▶ **Requirements**
Please start at the first line of the records beneath and quote each line exactly, ending with the line containing "# Side panels".

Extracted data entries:
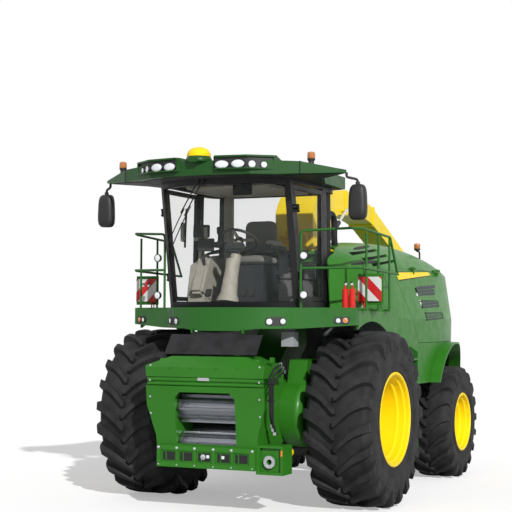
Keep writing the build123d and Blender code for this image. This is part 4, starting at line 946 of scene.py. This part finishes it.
def make_feed_trim():
    """Bolts, straps and hoses on the feed housing."""
    maker = Maker("feed_fittings", "green", "hose", "bright_steel", "soft_black")
    bolts = [(0.655, z, 0.012, 0.009, 2) for z in (1.58, 1.42, 1.24, 1.06, 0.90)]
    bolts += [(x, 1.56, 0.011, 0.008, 0) for x in (0.15, 0.40)]
    for side in (1, -1):
        for x, z, radius, height, material in bolts:
            place = housing_front(side * x, z)
            if place:
                maker.disc_stack([(-0.003, radius), (height, radius)], place, AHEAD, material, 6)
    place = housing_front(0, 1.44)
    if place:
        low, high = Vector((-0.070, -0.014, -0.016)), Vector((0.070, 0.004, 0.016))
        maker.box(place + low, place + high, 2, 0.003)
    for k, (x, z_top) in enumerate(((0.724, 1.60), (0.744, 1.56), (0.764, 1.52))):
        points = [at(x - 0.01, -1.02, z_top), at(x, -1.20, z_top - 0.03), at(x, -1.34, z_top - 0.14),
                  at(x, -1.33, 1.10 - 0.05 * k), at(x - 0.015, -1.24, 0.96 - 0.04 * k)]
        maker.tube(points, 0.011, 1, 8)
        for p in (points[0], points[-1]):
            maker.box(p - Vector((0.02, 0.02, 0.02)), p + Vector((0.015, 0.02, 0.02)), 2, 0.004)
    for z in (1.40, 1.22):
        maker.box(at(0.700, -1.352, z), at(0.778, -1.318, z + 0.022), 3, 0.003)
    maker.box(at(0.700, -1.30, 1.62), at(0.742, -1.24, 1.68), 0, 0.006)
    maker.make("feed_housing")


def make_shaft_guard():
    maker = Maker("shaft_guard", "yellow", "soft_black")
    start, end = at(0.736, -1.105, 0.595), at(0.736, -0.800, 0.655)
    axis = (end - start).normalized()
    length = (end - start).length
    sleeve = [(0.06, 0.058), (0.09, 0.062), (0.15, 0.062), (0.17, 0.050), (length - 0.03, 0.047)]
    maker.disc_stack(sleeve, start, axis, 0, 28)
    for along in (0.075, 0.115, 0.150):
        ring = [(along, 0.064), (along + 0.008, 0.064), (along + 0.008, 0.055), (along, 0.055)]
        maker.turned(ring, start, axis, 1, 28)
    maker.make("feed_housing")


make_roll_teeth()
make_beam_trim()
make_feed_trim()
make_shaft_guard()


# Side panels

STRIPE = ((1.20, 2.668), (2.57, 2.712), (2.66, 2.668), (1.30, 2.560))
STRIPE_EDGES = ((0.0, 0.07), (0.90, 1.0))  # shares of its height that its two dark lines take
SIDE_SLOTS = 3
SLOT_START = (1.890, 2.492)
SLOT_STEP = (0.110, -0.158)
SLOT_LENGTH = 0.83
SLOT_HEIGHT = 0.13
SLOT_LEAN = 0.045
SLOT_RISE = 0.045
PANEL_T = 0.004
COWL_SLOT_T = 0.006
WAIST_Z = 2.030
BELT_Z = 2.610
COWL_SLOTS = (  # in pixels of the photograph, each slot's left end and right end
    ((353.5, 249.0), (369.5, 246.3)),
    ((350.0, 254.0), (375.5, 251.8)),
    ((348.0, 258.7), (378.0, 256.6)),
    ((351.0, 264.3), (378.7, 261.3)),
)
SLOT_HALF_PIXELS = 1.35


def door_x(y, z):
    """The left hood door's outer x at y and z, from its plain bands over and under the louvres."""
    low, high = on_door(y, WAIST_Z, 1).x, on_door(y, BELT_Z, 1).x
    return low + (high - low) * (z - WAIST_Z) / (BELT_Z - WAIST_Z)


def slot_panel(maker, side, y, z, low, high, out, material):
    """A panel over a louvre of the hood door, between two heights from its upper edge."""
    grid = []
    for share in (0, 0.5, 1):
        height = low + (high - low) * share
        row = []
        for i in range(9):
            along = y + SLOT_LENGTH * i / 8 + SLOT_LEAN * (1 - height / SLOT_HEIGHT)
            level = z + SLOT_RISE * i / 8 + height
            row.append(at(side * (door_x(along, level) + out), along, level))
        grid.append(row)
    lay(maker, grid, PANEL_T, (-side, 0, 0), material)


def make_door_trim():
    a, b, c, d = STRIPE
    for word, side in (("left", 1), ("right", -1)):
        door = "hood_door_" + word
        maker = Maker("door_mesh_" + word, "mesh", "green")
        for k in range(SIDE_SLOTS):
            y, z = SLOT_START[0] + k * SLOT_STEP[0], SLOT_START[1] + k * SLOT_STEP[1]
            slot_panel(maker, side, y, z, -0.112, 0.012, 0.003, 0)
            for level in (-0.078, -0.038):
                slot_panel(maker, side, y, z, level, level + 0.006, 0.007, 1)
        maker.make(door)
        stripe = Maker("door_stripe_" + word, "yellow", "soft_black")
        lay(stripe, side_patch(STRIPE, side, 3, 12, 0.003), PANEL_T, (-side, 0, 0))
        for low, high in STRIPE_EDGES:
            line = [between(a, d, low), between(b, c, low), between(b, c, high), between(a, d, high)]
            lay(stripe, side_patch(line, side, 2, 12, 0.005), PANEL_T, (-side, 0, 0), 1)
        stripe.make(door)


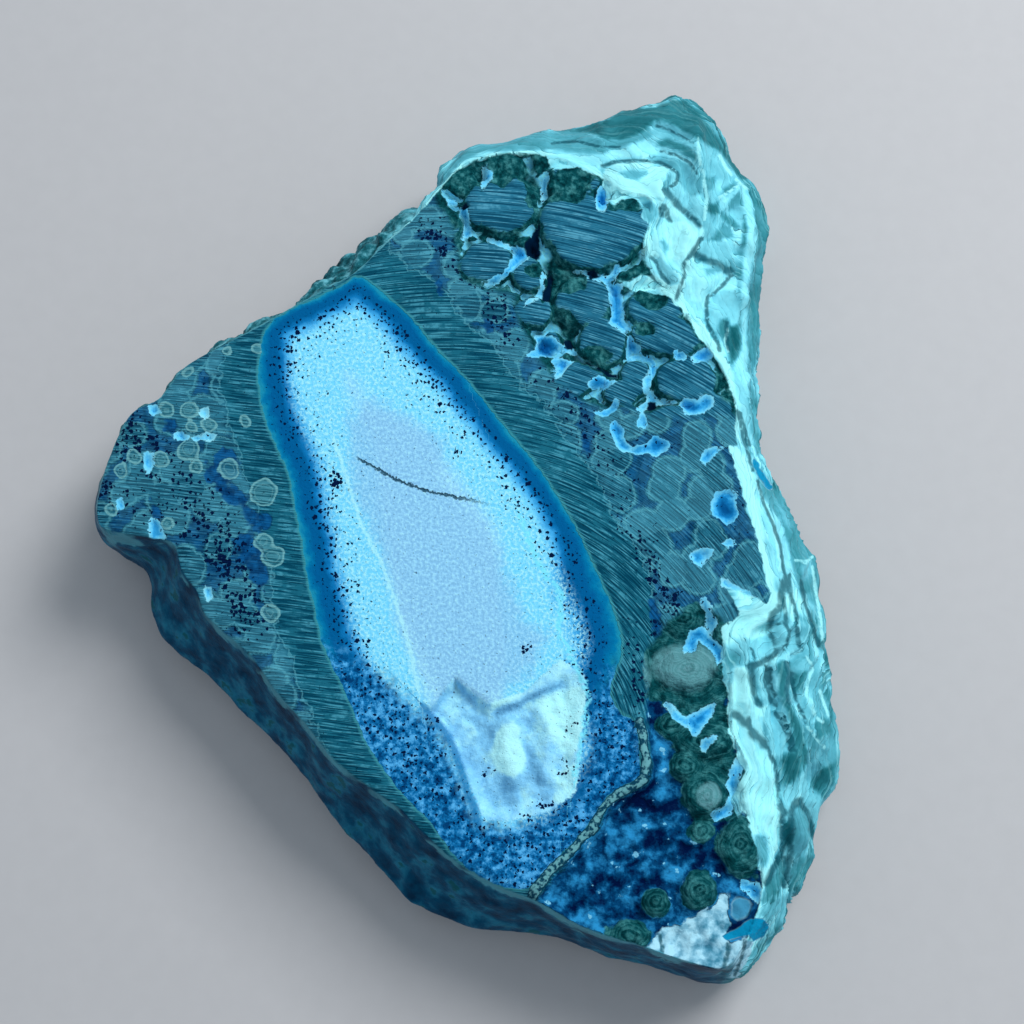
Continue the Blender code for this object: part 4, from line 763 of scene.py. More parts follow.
def bodyRings():
    # Rings round the hub, from the middle of the face over the flank to the middle of the underside
    turns = slab["turns"]
    angles = np.arange(turns + 1) * 2 * math.pi / turns
    edgeR = polar(faceEdge, angles)
    wideR, wideZ = polar(widestLine, angles)
    breaks = np.array(flankBreaks)
    firstShare, firstZ, secondShare, secondZ = (
        np.interp(np.degrees(angles), breaks[:, 0], breaks[:, k], period=360) for k in (1, 2, 3, 4))
    edgeZ = slab["faceHeight"] - slab["rimDrop"]
    unit = np.stack([np.cos(angles), np.sin(angles)], 1)
    rings = []

    def addRing(radius, height):
        xy = np.array(hub) + unit * radius[:, None]
        rings.append(np.column_stack([xy, np.broadcast_to(height, turns + 1)]))

    for share in (0.02, 0.25, 0.5, 0.75, 0.9, 0.975):
        addRing(edgeR * share, slab["faceHeight"])
    addRing(edgeR, edgeZ)
    flankSteps = 14
    for k in range(1, flankSteps + 1):
        share = k / flankSteps
        height = [np.interp(share, [0.0, firstShare[i], secondShare[i], 1.0],
                            [edgeZ, firstZ[i], secondZ[i], wideZ[i]]) for i in range(turns + 1)]
        addRing(edgeR + (wideR - edgeR) * share, np.array(height))
    underSteps = 8
    high = smoothStep(7.0, 12.0, wideZ)
    inset = slab["footInset"] * (0.75 + 0.25 * np.sin(5 * angles + 1.0)) * (1.0 - 0.5 * high)
    for k in range(1, underSteps + 1):
        share = k / underSteps
        out = slab["flankBulge"] * high * math.sin(math.pi * share) - inset * share ** 2
        addRing(wideR + out, wideZ * (1.0 - share))
    for share in (0.75, 0.5, 0.25, 0.02):
        addRing((wideR - inset) * share, 0.0)
    return np.array(rings)


def makeBody():
    # A grid is rolled into rings round the hub, its seam is merged and its two ends are closed
    rings = bodyRings()
    count, around = rings.shape[:2]
    bpy.ops.object.select_all(action="DESELECT")
    bpy.ops.mesh.primitive_grid_add(x_subdivisions=around - 1, y_subdivisions=count - 1, size=1.0)
    piece = bpy.context.object
    piece.name = "slab_stone"
    piece.data.vertices.foreach_set("co", (rings * mm).ravel())
    piece.data.update()
    bpy.ops.object.mode_set(mode="EDIT")
    bpy.ops.mesh.select_all(action="SELECT")
    bpy.ops.mesh.remove_doubles(threshold=0.00001)
    bpy.ops.mesh.select_all(action="DESELECT")
    bpy.ops.mesh.select_non_manifold()
    bpy.ops.mesh.fill_holes(sides=0)
    bpy.ops.mesh.select_all(action="SELECT")
    bpy.ops.mesh.normals_make_consistent(inside=False)
    bpy.ops.object.mode_set(mode="OBJECT")
    applyModifier(piece, "even", "REMESH", mode="VOXEL", voxel_size=slab["grain"] * mm)
    return piece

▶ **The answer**
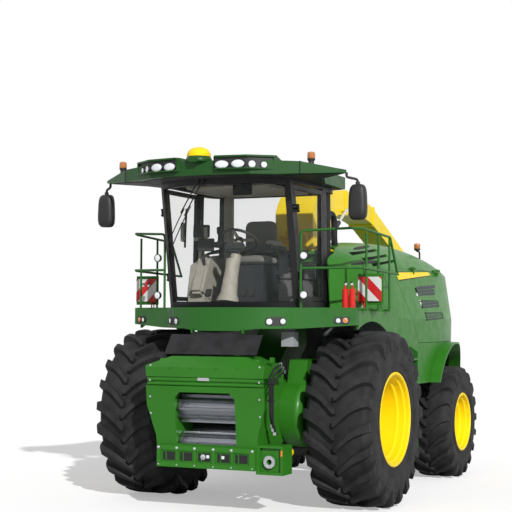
Keep writing the build123d and Blender code for this image. This is part 4, starting at line 946 of scene.py. This part finishes it.
def make_feed_trim():
    """Bolts, straps and hoses on the feed housing."""
    maker = Maker("feed_fittings", "green", "hose", "bright_steel", "soft_black")
    bolts = [(0.655, z, 0.012, 0.009, 2) for z in (1.58, 1.42, 1.24, 1.06, 0.90)]
    bolts += [(x, 1.56, 0.011, 0.008, 0) for x in (0.15, 0.40)]
    for side in (1, -1):
        for x, z, radius, height, material in bolts:
            place = housing_front(side * x, z)
            if place:
                maker.disc_stack([(-0.003, radius), (height, radius)], place, AHEAD, material, 6)
    place = housing_front(0, 1.44)
    if place:
        low, high = Vector((-0.070, -0.014, -0.016)), Vector((0.070, 0.004, 0.016))
        maker.box(place + low, place + high, 2, 0.003)
    for k, (x, z_top) in enumerate(((0.724, 1.60), (0.744, 1.56), (0.764, 1.52))):
        points = [at(x - 0.01, -1.02, z_top), at(x, -1.20, z_top - 0.03), at(x, -1.34, z_top - 0.14),
                  at(x, -1.33, 1.10 - 0.05 * k), at(x - 0.015, -1.24, 0.96 - 0.04 * k)]
        maker.tube(points, 0.011, 1, 8)
        for p in (points[0], points[-1]):
            maker.box(p - Vector((0.02, 0.02, 0.02)), p + Vector((0.015, 0.02, 0.02)), 2, 0.004)
    for z in (1.40, 1.22):
        maker.box(at(0.700, -1.352, z), at(0.778, -1.318, z + 0.022), 3, 0.003)
    maker.box(at(0.700, -1.30, 1.62), at(0.742, -1.24, 1.68), 0, 0.006)
    maker.make("feed_housing")


def make_shaft_guard():
    maker = Maker("shaft_guard", "yellow", "soft_black")
    start, end = at(0.736, -1.105, 0.595), at(0.736, -0.800, 0.655)
    axis = (end - start).normalized()
    length = (end - start).length
    sleeve = [(0.06, 0.058), (0.09, 0.062), (0.15, 0.062), (0.17, 0.050), (length - 0.03, 0.047)]
    maker.disc_stack(sleeve, start, axis, 0, 28)
    for along in (0.075, 0.115, 0.150):
        ring = [(along, 0.064), (along + 0.008, 0.064), (along + 0.008, 0.055), (along, 0.055)]
        maker.turned(ring, start, axis, 1, 28)
    maker.make("feed_housing")


make_roll_teeth()
make_beam_trim()
make_feed_trim()
make_shaft_guard()


# Side panels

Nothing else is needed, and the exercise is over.